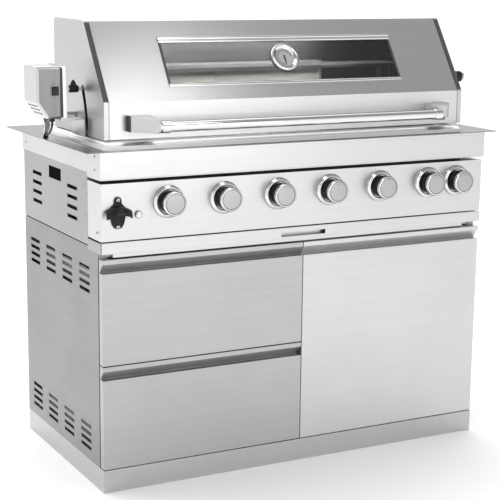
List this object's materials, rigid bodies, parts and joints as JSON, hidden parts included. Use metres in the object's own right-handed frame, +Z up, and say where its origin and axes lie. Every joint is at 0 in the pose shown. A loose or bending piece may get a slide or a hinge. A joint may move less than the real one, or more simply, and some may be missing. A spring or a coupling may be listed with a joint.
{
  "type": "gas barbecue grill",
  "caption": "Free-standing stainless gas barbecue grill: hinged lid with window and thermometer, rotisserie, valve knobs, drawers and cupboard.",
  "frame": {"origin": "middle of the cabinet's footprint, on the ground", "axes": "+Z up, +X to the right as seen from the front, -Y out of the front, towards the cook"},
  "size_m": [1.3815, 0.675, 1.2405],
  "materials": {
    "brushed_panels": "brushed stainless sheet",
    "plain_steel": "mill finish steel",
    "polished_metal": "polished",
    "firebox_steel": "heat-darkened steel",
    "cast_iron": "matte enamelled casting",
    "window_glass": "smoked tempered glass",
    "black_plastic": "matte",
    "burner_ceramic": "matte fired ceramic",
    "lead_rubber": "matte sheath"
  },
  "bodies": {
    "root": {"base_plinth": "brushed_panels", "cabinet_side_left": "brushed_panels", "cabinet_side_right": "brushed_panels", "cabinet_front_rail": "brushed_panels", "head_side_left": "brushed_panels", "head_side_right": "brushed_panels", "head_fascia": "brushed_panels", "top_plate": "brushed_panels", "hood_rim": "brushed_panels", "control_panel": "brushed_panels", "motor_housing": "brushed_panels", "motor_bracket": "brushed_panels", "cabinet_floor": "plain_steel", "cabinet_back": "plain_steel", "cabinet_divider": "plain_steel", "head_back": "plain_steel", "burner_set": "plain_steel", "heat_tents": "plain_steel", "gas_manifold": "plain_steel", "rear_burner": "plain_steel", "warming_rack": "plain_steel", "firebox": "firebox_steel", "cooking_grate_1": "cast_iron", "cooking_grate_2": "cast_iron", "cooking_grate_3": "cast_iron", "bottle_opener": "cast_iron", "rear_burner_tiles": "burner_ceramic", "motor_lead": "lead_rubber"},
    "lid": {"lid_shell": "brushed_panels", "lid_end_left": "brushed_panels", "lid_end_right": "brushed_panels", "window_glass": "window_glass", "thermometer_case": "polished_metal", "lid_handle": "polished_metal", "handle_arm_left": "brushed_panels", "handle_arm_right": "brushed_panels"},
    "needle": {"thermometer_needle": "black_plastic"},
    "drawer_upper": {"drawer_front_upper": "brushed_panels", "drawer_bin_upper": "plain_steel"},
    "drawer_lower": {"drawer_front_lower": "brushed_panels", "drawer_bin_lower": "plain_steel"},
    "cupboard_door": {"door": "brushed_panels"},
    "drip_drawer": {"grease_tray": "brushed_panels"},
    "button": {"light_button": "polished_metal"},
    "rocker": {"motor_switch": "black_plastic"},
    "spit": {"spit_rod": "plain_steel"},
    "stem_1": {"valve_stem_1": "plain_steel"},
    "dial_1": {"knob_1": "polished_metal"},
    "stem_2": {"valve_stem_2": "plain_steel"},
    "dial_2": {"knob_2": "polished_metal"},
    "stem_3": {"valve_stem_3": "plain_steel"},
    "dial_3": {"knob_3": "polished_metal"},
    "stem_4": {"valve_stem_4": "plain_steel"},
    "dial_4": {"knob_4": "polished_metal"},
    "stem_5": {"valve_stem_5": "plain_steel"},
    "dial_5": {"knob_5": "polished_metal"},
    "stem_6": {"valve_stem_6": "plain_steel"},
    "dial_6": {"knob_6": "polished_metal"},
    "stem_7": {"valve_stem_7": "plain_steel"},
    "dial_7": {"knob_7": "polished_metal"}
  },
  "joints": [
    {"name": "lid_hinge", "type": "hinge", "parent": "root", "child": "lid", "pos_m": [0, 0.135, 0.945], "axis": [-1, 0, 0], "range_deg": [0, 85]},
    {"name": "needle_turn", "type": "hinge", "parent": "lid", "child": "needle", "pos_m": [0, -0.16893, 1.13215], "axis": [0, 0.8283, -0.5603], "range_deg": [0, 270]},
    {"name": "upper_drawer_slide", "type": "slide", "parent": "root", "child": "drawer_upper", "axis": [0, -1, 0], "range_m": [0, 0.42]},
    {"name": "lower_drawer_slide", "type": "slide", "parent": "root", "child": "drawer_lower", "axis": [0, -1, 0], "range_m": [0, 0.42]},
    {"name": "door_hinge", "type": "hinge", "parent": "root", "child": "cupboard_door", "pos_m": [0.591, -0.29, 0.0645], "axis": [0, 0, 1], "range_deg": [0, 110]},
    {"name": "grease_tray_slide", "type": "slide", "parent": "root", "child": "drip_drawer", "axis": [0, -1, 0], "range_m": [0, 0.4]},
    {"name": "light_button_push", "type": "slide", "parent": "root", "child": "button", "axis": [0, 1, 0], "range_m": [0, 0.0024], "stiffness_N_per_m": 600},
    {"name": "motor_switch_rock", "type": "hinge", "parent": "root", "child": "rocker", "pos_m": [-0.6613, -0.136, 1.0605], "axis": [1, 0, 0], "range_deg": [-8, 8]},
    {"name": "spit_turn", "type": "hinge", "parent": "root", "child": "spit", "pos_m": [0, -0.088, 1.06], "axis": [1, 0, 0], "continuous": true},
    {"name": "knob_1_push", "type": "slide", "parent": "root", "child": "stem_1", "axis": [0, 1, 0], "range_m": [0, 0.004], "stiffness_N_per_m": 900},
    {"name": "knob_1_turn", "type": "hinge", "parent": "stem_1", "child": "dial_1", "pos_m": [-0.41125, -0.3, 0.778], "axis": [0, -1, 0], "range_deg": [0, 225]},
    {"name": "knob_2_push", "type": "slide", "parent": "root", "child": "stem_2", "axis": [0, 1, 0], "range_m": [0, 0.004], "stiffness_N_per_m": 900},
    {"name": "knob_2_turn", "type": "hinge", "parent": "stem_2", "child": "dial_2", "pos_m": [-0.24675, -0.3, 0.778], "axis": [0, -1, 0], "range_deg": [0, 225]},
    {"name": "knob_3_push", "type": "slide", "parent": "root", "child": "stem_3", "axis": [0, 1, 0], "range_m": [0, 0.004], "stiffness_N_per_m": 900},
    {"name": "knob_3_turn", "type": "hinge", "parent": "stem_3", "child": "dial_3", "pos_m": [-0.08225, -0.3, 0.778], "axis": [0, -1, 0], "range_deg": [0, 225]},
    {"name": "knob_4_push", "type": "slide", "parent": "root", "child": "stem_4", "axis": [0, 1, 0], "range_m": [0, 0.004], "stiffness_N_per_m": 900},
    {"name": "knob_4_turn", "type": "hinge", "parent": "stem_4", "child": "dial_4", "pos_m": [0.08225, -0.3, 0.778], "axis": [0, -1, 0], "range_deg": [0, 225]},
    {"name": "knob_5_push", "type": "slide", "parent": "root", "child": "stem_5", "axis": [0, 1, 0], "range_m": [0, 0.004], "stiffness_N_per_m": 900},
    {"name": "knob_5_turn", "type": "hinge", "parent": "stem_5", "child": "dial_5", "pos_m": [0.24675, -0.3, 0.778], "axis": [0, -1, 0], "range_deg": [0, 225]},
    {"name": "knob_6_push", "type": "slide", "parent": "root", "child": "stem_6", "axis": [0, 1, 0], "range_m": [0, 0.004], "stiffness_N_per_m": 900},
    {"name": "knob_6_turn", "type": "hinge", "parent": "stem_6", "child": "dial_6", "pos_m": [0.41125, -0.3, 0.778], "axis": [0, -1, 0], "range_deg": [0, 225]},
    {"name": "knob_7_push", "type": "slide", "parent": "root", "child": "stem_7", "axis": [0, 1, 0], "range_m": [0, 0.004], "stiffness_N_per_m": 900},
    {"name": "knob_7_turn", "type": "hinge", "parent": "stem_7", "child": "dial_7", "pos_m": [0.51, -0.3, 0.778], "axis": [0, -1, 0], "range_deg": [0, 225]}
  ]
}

■ **Challenge**
Copy out the full material exactly as it appears.

■ **Problem solution**
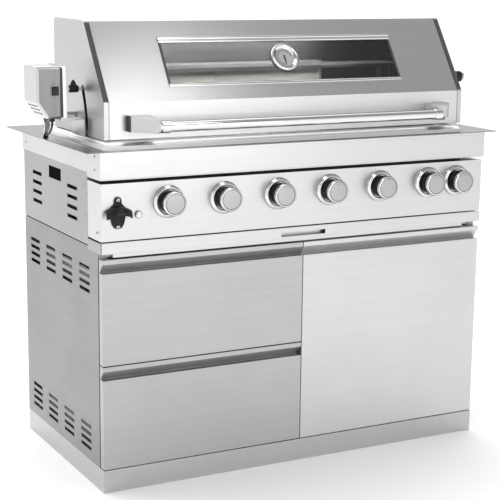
List this object's materials, rigid bodies, parts and joints as JSON, hidden parts included. Use metres in the object's own right-handed frame, +Z up, and say where its origin and axes lie. Every joint is at 0 in the pose shown. A loose or bending piece may get a slide or a hinge. A joint may move less than the real one, or more simply, and some may be missing. A spring or a coupling may be listed with a joint.
{
  "type": "gas barbecue grill",
  "caption": "Free-standing stainless gas barbecue grill: hinged lid with window and thermometer, rotisserie, valve knobs, drawers and cupboard.",
  "frame": {"origin": "middle of the cabinet's footprint, on the ground", "axes": "+Z up, +X to the right as seen from the front, -Y out of the front, towards the cook"},
  "size_m": [1.3815, 0.675, 1.2405],
  "materials": {
    "brushed_panels": "brushed stainless sheet",
    "plain_steel": "mill finish steel",
    "polished_metal": "polished",
    "firebox_steel": "heat-darkened steel",
    "cast_iron": "matte enamelled casting",
    "window_glass": "smoked tempered glass",
    "black_plastic": "matte",
    "burner_ceramic": "matte fired ceramic",
    "lead_rubber": "matte sheath"
  },
  "bodies": {
    "root": {"base_plinth": "brushed_panels", "cabinet_side_left": "brushed_panels", "cabinet_side_right": "brushed_panels", "cabinet_front_rail": "brushed_panels", "head_side_left": "brushed_panels", "head_side_right": "brushed_panels", "head_fascia": "brushed_panels", "top_plate": "brushed_panels", "hood_rim": "brushed_panels", "control_panel": "brushed_panels", "motor_housing": "brushed_panels", "motor_bracket": "brushed_panels", "cabinet_floor": "plain_steel", "cabinet_back": "plain_steel", "cabinet_divider": "plain_steel", "head_back": "plain_steel", "burner_set": "plain_steel", "heat_tents": "plain_steel", "gas_manifold": "plain_steel", "rear_burner": "plain_steel", "warming_rack": "plain_steel", "firebox": "firebox_steel", "cooking_grate_1": "cast_iron", "cooking_grate_2": "cast_iron", "cooking_grate_3": "cast_iron", "bottle_opener": "cast_iron", "rear_burner_tiles": "burner_ceramic", "motor_lead": "lead_rubber"},
    "lid": {"lid_shell": "brushed_panels", "lid_end_left": "brushed_panels", "lid_end_right": "brushed_panels", "window_glass": "window_glass", "thermometer_case": "polished_metal", "lid_handle": "polished_metal", "handle_arm_left": "brushed_panels", "handle_arm_right": "brushed_panels"},
    "needle": {"thermometer_needle": "black_plastic"},
    "drawer_upper": {"drawer_front_upper": "brushed_panels", "drawer_bin_upper": "plain_steel"},
    "drawer_lower": {"drawer_front_lower": "brushed_panels", "drawer_bin_lower": "plain_steel"},
    "cupboard_door": {"door": "brushed_panels"},
    "drip_drawer": {"grease_tray": "brushed_panels"},
    "button": {"light_button": "polished_metal"},
    "rocker": {"motor_switch": "black_plastic"},
    "spit": {"spit_rod": "plain_steel"},
    "stem_1": {"valve_stem_1": "plain_steel"},
    "dial_1": {"knob_1": "polished_metal"},
    "stem_2": {"valve_stem_2": "plain_steel"},
    "dial_2": {"knob_2": "polished_metal"},
    "stem_3": {"valve_stem_3": "plain_steel"},
    "dial_3": {"knob_3": "polished_metal"},
    "stem_4": {"valve_stem_4": "plain_steel"},
    "dial_4": {"knob_4": "polished_metal"},
    "stem_5": {"valve_stem_5": "plain_steel"},
    "dial_5": {"knob_5": "polished_metal"},
    "stem_6": {"valve_stem_6": "plain_steel"},
    "dial_6": {"knob_6": "polished_metal"},
    "stem_7": {"valve_stem_7": "plain_steel"},
    "dial_7": {"knob_7": "polished_metal"}
  },
  "joints": [
    {"name": "lid_hinge", "type": "hinge", "parent": "root", "child": "lid", "pos_m": [0, 0.135, 0.945], "axis": [-1, 0, 0], "range_deg": [0, 85]},
    {"name": "needle_turn", "type": "hinge", "parent": "lid", "child": "needle", "pos_m": [0, -0.16893, 1.13215], "axis": [0, 0.8283, -0.5603], "range_deg": [0, 270]},
    {"name": "upper_drawer_slide", "type": "slide", "parent": "root", "child": "drawer_upper", "axis": [0, -1, 0], "range_m": [0, 0.42]},
    {"name": "lower_drawer_slide", "type": "slide", "parent": "root", "child": "drawer_lower", "axis": [0, -1, 0], "range_m": [0, 0.42]},
    {"name": "door_hinge", "type": "hinge", "parent": "root", "child": "cupboard_door", "pos_m": [0.591, -0.29, 0.0645], "axis": [0, 0, 1], "range_deg": [0, 110]},
    {"name": "grease_tray_slide", "type": "slide", "parent": "root", "child": "drip_drawer", "axis": [0, -1, 0], "range_m": [0, 0.4]},
    {"name": "light_button_push", "type": "slide", "parent": "root", "child": "button", "axis": [0, 1, 0], "range_m": [0, 0.0024], "stiffness_N_per_m": 600},
    {"name": "motor_switch_rock", "type": "hinge", "parent": "root", "child": "rocker", "pos_m": [-0.6613, -0.136, 1.0605], "axis": [1, 0, 0], "range_deg": [-8, 8]},
    {"name": "spit_turn", "type": "hinge", "parent": "root", "child": "spit", "pos_m": [0, -0.088, 1.06], "axis": [1, 0, 0], "continuous": true},
    {"name": "knob_1_push", "type": "slide", "parent": "root", "child": "stem_1", "axis": [0, 1, 0], "range_m": [0, 0.004], "stiffness_N_per_m": 900},
    {"name": "knob_1_turn", "type": "hinge", "parent": "stem_1", "child": "dial_1", "pos_m": [-0.41125, -0.3, 0.778], "axis": [0, -1, 0], "range_deg": [0, 225]},
    {"name": "knob_2_push", "type": "slide", "parent": "root", "child": "stem_2", "axis": [0, 1, 0], "range_m": [0, 0.004], "stiffness_N_per_m": 900},
    {"name": "knob_2_turn", "type": "hinge", "parent": "stem_2", "child": "dial_2", "pos_m": [-0.24675, -0.3, 0.778], "axis": [0, -1, 0], "range_deg": [0, 225]},
    {"name": "knob_3_push", "type": "slide", "parent": "root", "child": "stem_3", "axis": [0, 1, 0], "range_m": [0, 0.004], "stiffness_N_per_m": 900},
    {"name": "knob_3_turn", "type": "hinge", "parent": "stem_3", "child": "dial_3", "pos_m": [-0.08225, -0.3, 0.778], "axis": [0, -1, 0], "range_deg": [0, 225]},
    {"name": "knob_4_push", "type": "slide", "parent": "root", "child": "stem_4", "axis": [0, 1, 0], "range_m": [0, 0.004], "stiffness_N_per_m": 900},
    {"name": "knob_4_turn", "type": "hinge", "parent": "stem_4", "child": "dial_4", "pos_m": [0.08225, -0.3, 0.778], "axis": [0, -1, 0], "range_deg": [0, 225]},
    {"name": "knob_5_push", "type": "slide", "parent": "root", "child": "stem_5", "axis": [0, 1, 0], "range_m": [0, 0.004], "stiffness_N_per_m": 900},
    {"name": "knob_5_turn", "type": "hinge", "parent": "stem_5", "child": "dial_5", "pos_m": [0.24675, -0.3, 0.778], "axis": [0, -1, 0], "range_deg": [0, 225]},
    {"name": "knob_6_push", "type": "slide", "parent": "root", "child": "stem_6", "axis": [0, 1, 0], "range_m": [0, 0.004], "stiffness_N_per_m": 900},
    {"name": "knob_6_turn", "type": "hinge", "parent": "stem_6", "child": "dial_6", "pos_m": [0.41125, -0.3, 0.778], "axis": [0, -1, 0], "range_deg": [0, 225]},
    {"name": "knob_7_push", "type": "slide", "parent": "root", "child": "stem_7", "axis": [0, 1, 0], "range_m": [0, 0.004], "stiffness_N_per_m": 900},
    {"name": "knob_7_turn", "type": "hinge", "parent": "stem_7", "child": "dial_7", "pos_m": [0.51, -0.3, 0.778], "axis": [0, -1, 0], "range_deg": [0, 225]}
  ]
}